- _Goal_:
Repeat the listing in full, word for word.

- _Dataset excerpt_:
========================================================================
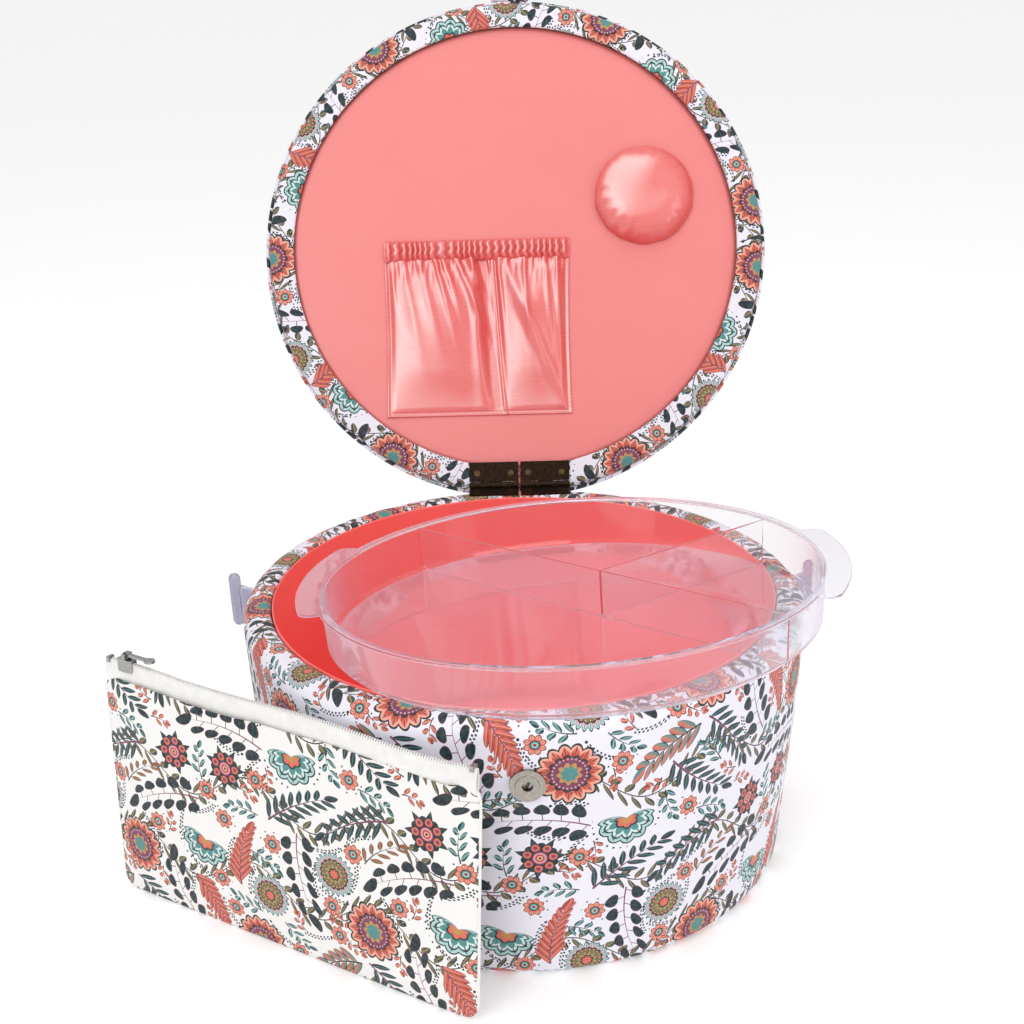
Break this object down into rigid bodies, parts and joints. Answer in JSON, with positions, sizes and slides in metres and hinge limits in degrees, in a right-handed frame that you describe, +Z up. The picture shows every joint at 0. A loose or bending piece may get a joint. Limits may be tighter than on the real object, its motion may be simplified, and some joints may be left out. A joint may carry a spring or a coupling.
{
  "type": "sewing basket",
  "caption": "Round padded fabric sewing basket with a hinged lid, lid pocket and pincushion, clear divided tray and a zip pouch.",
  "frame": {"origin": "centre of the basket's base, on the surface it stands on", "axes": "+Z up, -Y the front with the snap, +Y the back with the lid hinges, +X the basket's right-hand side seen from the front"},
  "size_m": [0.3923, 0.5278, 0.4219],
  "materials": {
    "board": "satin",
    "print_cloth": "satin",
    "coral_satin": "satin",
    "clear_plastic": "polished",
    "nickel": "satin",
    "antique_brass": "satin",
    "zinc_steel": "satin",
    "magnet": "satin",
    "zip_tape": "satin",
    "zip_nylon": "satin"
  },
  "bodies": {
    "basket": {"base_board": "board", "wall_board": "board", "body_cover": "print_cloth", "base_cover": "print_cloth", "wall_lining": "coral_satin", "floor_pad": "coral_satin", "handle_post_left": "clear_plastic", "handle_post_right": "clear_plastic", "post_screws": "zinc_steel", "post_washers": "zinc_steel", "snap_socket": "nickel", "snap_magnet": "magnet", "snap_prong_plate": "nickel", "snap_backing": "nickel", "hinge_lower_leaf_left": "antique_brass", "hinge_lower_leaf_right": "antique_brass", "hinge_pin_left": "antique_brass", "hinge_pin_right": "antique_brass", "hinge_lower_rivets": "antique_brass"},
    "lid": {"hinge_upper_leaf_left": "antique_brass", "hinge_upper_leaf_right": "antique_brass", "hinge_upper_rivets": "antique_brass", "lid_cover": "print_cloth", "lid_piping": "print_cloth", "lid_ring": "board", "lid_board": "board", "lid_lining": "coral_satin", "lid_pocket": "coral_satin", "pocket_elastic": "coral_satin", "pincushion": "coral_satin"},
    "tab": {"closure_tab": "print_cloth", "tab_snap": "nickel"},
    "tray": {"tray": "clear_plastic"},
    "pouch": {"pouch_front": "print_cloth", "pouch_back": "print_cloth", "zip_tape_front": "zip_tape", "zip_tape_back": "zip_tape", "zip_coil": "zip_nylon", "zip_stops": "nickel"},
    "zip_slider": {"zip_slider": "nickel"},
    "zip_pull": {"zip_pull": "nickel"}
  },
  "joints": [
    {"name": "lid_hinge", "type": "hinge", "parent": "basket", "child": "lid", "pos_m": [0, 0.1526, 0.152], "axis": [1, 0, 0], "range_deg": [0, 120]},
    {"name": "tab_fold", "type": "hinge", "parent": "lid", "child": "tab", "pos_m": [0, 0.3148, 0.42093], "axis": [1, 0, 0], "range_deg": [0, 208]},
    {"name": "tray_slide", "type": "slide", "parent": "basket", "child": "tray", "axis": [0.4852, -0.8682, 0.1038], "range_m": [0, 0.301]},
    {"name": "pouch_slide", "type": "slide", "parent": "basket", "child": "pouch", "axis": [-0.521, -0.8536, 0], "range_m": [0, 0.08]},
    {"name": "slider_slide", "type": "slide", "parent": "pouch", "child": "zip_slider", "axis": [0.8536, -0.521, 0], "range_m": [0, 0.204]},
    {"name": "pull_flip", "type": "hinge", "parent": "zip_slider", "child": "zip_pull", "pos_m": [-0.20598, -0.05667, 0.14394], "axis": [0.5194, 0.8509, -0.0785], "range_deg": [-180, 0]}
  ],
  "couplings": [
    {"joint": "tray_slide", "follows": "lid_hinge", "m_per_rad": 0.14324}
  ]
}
========================================================================
- _Exercise response_:
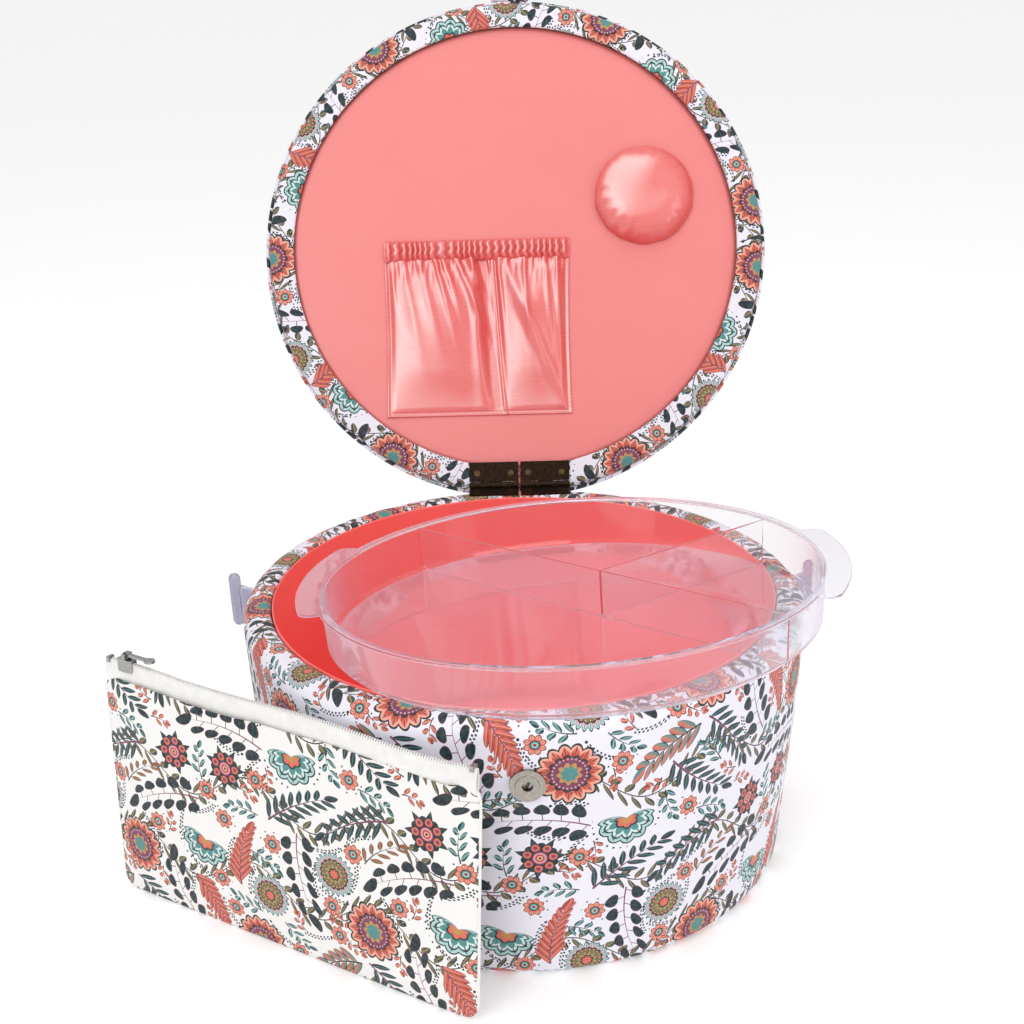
Break this object down into rigid bodies, parts and joints. Answer in JSON, with positions, sizes and slides in metres and hinge limits in degrees, in a right-handed frame that you describe, +Z up. The picture shows every joint at 0. A loose or bending piece may get a joint. Limits may be tighter than on the real object, its motion may be simplified, and some joints may be left out. A joint may carry a spring or a coupling.
{
  "type": "sewing basket",
  "caption": "Round padded fabric sewing basket with a hinged lid, lid pocket and pincushion, clear divided tray and a zip pouch.",
  "frame": {"origin": "centre of the basket's base, on the surface it stands on", "axes": "+Z up, -Y the front with the snap, +Y the back with the lid hinges, +X the basket's right-hand side seen from the front"},
  "size_m": [0.3923, 0.5278, 0.4219],
  "materials": {
    "board": "satin",
    "print_cloth": "satin",
    "coral_satin": "satin",
    "clear_plastic": "polished",
    "nickel": "satin",
    "antique_brass": "satin",
    "zinc_steel": "satin",
    "magnet": "satin",
    "zip_tape": "satin",
    "zip_nylon": "satin"
  },
  "bodies": {
    "basket": {"base_board": "board", "wall_board": "board", "body_cover": "print_cloth", "base_cover": "print_cloth", "wall_lining": "coral_satin", "floor_pad": "coral_satin", "handle_post_left": "clear_plastic", "handle_post_right": "clear_plastic", "post_screws": "zinc_steel", "post_washers": "zinc_steel", "snap_socket": "nickel", "snap_magnet": "magnet", "snap_prong_plate": "nickel", "snap_backing": "nickel", "hinge_lower_leaf_left": "antique_brass", "hinge_lower_leaf_right": "antique_brass", "hinge_pin_left": "antique_brass", "hinge_pin_right": "antique_brass", "hinge_lower_rivets": "antique_brass"},
    "lid": {"hinge_upper_leaf_left": "antique_brass", "hinge_upper_leaf_right": "antique_brass", "hinge_upper_rivets": "antique_brass", "lid_cover": "print_cloth", "lid_piping": "print_cloth", "lid_ring": "board", "lid_board": "board", "lid_lining": "coral_satin", "lid_pocket": "coral_satin", "pocket_elastic": "coral_satin", "pincushion": "coral_satin"},
    "tab": {"closure_tab": "print_cloth", "tab_snap": "nickel"},
    "tray": {"tray": "clear_plastic"},
    "pouch": {"pouch_front": "print_cloth", "pouch_back": "print_cloth", "zip_tape_front": "zip_tape", "zip_tape_back": "zip_tape", "zip_coil": "zip_nylon", "zip_stops": "nickel"},
    "zip_slider": {"zip_slider": "nickel"},
    "zip_pull": {"zip_pull": "nickel"}
  },
  "joints": [
    {"name": "lid_hinge", "type": "hinge", "parent": "basket", "child": "lid", "pos_m": [0, 0.1526, 0.152], "axis": [1, 0, 0], "range_deg": [0, 120]},
    {"name": "tab_fold", "type": "hinge", "parent": "lid", "child": "tab", "pos_m": [0, 0.3148, 0.42093], "axis": [1, 0, 0], "range_deg": [0, 208]},
    {"name": "tray_slide", "type": "slide", "parent": "basket", "child": "tray", "axis": [0.4852, -0.8682, 0.1038], "range_m": [0, 0.301]},
    {"name": "pouch_slide", "type": "slide", "parent": "basket", "child": "pouch", "axis": [-0.521, -0.8536, 0], "range_m": [0, 0.08]},
    {"name": "slider_slide", "type": "slide", "parent": "pouch", "child": "zip_slider", "axis": [0.8536, -0.521, 0], "range_m": [0, 0.204]},
    {"name": "pull_flip", "type": "hinge", "parent": "zip_slider", "child": "zip_pull", "pos_m": [-0.20598, -0.05667, 0.14394], "axis": [0.5194, 0.8509, -0.0785], "range_deg": [-180, 0]}
  ],
  "couplings": [
    {"joint": "tray_slide", "follows": "lid_hinge", "m_per_rad": 0.14324}
  ]
}